*What the exercise asks*. Among the lines below, list those containing the string "empty".
-*-
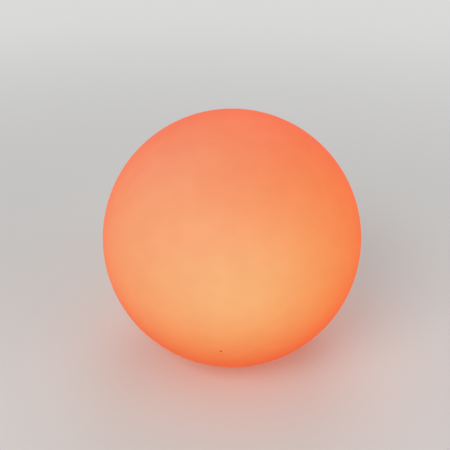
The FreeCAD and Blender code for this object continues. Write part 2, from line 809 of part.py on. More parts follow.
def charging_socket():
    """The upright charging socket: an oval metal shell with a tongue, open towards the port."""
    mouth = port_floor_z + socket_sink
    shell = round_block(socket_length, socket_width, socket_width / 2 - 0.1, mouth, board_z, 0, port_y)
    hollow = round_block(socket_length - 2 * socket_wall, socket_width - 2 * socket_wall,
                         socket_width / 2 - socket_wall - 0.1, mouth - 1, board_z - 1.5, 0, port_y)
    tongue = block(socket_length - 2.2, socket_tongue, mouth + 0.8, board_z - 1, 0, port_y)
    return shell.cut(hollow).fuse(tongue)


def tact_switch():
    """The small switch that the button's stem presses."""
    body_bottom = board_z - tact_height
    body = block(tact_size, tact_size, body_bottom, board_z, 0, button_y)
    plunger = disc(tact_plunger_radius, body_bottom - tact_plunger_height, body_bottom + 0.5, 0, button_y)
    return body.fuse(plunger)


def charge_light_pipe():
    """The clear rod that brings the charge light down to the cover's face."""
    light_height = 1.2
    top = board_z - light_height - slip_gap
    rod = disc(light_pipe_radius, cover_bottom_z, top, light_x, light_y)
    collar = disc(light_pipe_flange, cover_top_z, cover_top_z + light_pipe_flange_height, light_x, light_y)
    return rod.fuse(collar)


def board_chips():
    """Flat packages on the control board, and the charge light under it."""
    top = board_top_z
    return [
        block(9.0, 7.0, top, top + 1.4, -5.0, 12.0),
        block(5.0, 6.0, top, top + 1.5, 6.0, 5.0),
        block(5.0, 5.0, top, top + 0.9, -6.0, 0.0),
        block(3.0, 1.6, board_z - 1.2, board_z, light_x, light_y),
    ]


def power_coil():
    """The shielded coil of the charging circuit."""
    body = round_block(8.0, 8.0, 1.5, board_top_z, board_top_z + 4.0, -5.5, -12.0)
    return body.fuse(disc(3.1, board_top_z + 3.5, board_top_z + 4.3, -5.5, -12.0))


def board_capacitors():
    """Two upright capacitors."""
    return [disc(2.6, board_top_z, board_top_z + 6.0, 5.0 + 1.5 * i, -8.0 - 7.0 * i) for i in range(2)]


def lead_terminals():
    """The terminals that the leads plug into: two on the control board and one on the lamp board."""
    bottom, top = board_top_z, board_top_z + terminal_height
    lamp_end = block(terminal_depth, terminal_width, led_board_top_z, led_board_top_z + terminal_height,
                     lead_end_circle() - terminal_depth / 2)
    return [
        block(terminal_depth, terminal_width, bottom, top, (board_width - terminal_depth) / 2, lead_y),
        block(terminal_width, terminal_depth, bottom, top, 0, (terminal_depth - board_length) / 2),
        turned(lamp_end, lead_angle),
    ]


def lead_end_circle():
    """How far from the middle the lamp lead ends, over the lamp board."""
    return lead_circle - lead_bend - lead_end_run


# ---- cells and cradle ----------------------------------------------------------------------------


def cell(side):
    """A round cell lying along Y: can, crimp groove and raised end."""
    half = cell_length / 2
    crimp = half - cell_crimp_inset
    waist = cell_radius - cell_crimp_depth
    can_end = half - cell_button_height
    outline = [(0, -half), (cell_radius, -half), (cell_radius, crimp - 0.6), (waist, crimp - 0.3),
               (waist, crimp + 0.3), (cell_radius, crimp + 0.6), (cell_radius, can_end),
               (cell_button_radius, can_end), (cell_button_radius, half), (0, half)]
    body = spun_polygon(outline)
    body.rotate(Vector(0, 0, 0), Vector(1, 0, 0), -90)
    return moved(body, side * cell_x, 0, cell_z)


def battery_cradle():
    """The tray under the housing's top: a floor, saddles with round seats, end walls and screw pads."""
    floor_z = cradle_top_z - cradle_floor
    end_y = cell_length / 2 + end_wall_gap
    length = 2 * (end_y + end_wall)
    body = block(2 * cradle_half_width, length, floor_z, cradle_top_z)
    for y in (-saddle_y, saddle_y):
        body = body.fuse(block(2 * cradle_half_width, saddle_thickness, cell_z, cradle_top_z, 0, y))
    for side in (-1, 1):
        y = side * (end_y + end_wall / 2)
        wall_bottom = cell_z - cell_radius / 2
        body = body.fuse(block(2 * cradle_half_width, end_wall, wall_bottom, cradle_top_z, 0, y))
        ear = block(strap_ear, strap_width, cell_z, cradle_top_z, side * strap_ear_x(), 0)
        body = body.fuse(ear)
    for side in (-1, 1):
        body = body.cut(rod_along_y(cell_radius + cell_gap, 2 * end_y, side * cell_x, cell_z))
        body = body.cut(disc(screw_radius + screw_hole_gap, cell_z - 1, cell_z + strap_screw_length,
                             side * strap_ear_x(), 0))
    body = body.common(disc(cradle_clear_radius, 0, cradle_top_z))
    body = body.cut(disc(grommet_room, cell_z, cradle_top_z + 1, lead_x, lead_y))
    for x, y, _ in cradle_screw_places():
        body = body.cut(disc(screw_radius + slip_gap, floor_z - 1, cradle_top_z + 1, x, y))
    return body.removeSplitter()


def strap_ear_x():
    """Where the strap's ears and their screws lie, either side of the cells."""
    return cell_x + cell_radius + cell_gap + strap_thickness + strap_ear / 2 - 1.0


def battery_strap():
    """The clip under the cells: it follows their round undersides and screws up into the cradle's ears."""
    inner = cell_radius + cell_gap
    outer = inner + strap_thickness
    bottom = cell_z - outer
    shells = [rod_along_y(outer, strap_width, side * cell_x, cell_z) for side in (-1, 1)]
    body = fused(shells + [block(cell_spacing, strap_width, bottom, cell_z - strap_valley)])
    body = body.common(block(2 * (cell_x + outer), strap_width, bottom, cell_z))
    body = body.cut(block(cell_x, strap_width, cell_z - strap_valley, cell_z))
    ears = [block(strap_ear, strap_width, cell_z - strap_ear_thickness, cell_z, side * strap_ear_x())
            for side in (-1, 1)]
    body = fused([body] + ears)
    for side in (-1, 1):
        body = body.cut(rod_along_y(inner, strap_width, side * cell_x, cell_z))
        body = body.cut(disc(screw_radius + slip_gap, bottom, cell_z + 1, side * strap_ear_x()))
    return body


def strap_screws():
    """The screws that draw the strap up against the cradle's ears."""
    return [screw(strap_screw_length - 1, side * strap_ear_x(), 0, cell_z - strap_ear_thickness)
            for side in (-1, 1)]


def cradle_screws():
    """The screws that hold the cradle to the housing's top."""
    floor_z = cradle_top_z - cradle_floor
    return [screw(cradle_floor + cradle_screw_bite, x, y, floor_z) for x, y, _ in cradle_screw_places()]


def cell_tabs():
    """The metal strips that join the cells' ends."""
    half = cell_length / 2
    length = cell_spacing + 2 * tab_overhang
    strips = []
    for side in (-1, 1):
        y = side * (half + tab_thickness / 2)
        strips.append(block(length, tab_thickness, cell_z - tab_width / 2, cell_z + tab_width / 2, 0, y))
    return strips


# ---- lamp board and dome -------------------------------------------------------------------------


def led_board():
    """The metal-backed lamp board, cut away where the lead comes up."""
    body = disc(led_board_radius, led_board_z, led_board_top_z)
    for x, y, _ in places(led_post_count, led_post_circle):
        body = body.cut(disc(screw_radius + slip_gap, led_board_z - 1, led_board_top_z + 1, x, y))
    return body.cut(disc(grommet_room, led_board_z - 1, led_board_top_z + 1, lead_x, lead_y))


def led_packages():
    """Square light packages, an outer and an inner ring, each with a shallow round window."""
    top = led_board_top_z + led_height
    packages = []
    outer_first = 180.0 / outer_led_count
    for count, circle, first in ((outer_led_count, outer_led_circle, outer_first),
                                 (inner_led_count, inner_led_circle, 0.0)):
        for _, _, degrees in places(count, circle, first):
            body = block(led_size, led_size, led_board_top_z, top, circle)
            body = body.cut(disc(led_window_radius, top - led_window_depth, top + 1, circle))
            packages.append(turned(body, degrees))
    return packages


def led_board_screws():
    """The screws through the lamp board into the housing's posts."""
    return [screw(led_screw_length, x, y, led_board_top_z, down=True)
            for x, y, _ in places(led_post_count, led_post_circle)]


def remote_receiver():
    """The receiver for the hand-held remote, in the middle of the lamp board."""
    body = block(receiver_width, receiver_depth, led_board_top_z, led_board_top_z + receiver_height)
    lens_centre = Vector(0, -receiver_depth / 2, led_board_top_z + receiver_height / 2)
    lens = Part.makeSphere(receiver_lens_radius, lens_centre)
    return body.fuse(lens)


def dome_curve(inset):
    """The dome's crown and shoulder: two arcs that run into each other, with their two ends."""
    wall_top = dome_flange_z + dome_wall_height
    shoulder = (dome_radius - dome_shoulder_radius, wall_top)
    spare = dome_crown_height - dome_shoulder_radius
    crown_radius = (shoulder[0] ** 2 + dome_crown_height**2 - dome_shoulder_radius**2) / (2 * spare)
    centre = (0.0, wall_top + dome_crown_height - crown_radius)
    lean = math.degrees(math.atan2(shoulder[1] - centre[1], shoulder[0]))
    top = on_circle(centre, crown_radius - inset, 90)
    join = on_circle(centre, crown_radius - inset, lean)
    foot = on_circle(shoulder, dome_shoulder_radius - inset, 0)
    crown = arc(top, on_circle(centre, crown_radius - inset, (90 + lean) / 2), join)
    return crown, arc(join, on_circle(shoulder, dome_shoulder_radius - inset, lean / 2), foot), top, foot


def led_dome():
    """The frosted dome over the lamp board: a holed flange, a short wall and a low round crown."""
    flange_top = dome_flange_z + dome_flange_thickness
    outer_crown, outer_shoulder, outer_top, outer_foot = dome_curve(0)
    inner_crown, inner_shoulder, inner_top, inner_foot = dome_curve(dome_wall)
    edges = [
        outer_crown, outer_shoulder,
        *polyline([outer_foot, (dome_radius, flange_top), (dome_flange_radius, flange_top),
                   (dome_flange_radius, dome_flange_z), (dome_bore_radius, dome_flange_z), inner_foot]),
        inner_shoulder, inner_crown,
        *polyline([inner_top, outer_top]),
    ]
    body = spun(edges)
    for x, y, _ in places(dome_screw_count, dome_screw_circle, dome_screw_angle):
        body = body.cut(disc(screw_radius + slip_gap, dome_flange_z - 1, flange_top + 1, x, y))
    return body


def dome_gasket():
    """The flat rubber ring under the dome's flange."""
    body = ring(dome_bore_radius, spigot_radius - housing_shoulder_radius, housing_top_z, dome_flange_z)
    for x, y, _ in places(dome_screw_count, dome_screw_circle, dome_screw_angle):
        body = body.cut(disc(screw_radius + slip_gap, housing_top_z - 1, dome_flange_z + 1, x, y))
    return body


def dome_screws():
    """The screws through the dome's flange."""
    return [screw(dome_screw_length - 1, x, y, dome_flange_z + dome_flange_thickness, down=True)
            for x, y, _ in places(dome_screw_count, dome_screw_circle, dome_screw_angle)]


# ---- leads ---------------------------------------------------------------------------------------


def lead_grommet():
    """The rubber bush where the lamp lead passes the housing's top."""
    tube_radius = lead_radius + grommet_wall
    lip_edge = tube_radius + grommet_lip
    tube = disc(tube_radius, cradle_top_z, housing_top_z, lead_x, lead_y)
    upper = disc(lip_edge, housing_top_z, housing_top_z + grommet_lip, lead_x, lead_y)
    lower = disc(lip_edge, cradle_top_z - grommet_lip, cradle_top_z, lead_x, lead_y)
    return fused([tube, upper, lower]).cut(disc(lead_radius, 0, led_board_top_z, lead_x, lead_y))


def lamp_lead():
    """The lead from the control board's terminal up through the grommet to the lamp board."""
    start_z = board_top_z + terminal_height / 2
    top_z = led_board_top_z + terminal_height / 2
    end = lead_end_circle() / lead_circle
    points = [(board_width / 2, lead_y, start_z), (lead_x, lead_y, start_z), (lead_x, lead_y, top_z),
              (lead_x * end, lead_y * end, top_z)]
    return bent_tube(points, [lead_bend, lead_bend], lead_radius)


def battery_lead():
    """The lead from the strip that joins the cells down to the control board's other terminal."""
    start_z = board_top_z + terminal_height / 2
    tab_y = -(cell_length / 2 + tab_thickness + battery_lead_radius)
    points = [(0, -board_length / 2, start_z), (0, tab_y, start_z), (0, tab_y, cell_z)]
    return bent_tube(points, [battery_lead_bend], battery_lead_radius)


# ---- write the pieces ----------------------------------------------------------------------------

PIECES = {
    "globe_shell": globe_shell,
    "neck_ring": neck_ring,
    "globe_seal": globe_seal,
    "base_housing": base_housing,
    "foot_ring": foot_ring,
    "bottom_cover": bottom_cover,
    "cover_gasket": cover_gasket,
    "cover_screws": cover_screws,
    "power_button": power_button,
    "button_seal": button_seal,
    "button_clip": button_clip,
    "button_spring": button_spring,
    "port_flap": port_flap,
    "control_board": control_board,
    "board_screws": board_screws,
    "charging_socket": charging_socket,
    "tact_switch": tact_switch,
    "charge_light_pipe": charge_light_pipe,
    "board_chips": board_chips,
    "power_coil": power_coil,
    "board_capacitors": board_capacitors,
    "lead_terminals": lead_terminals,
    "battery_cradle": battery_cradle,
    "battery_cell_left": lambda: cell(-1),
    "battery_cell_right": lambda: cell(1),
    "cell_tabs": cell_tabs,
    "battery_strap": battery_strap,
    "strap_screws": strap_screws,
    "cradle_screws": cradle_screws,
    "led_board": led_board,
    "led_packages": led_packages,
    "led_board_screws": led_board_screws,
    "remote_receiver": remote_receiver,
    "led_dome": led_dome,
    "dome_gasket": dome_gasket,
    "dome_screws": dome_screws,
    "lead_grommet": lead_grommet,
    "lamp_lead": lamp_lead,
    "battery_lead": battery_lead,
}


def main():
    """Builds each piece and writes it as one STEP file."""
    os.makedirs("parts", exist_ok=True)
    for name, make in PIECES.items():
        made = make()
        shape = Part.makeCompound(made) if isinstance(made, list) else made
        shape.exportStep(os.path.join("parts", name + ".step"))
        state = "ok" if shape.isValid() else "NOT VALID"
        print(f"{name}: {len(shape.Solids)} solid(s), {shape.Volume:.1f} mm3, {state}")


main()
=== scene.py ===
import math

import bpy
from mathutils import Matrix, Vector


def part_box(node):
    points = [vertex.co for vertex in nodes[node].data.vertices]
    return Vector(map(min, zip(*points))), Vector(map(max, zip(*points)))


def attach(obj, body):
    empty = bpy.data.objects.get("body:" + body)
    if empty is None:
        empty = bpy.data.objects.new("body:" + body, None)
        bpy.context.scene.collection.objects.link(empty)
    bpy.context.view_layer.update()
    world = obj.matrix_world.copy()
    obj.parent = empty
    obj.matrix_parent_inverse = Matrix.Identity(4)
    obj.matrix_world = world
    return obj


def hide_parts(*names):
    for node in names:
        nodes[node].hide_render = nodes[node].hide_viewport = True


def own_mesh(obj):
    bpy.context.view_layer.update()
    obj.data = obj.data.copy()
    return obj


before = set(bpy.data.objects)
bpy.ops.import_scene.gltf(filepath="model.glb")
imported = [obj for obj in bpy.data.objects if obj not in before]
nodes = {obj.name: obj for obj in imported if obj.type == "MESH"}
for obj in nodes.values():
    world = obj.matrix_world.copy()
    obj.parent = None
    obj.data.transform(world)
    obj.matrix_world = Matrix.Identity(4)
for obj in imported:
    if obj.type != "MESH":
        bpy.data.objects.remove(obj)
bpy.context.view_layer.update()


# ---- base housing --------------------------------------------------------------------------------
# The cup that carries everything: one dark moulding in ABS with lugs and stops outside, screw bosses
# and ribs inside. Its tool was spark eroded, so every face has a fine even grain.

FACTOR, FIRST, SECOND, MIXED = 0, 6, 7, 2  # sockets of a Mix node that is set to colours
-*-
*Solution*.
    empty = bpy.data.objects.get("body:" + body)
    if empty is None:
        empty = bpy.data.objects.new("body:" + body, None)
        bpy.context.scene.collection.objects.link(empty)
    obj.parent = empty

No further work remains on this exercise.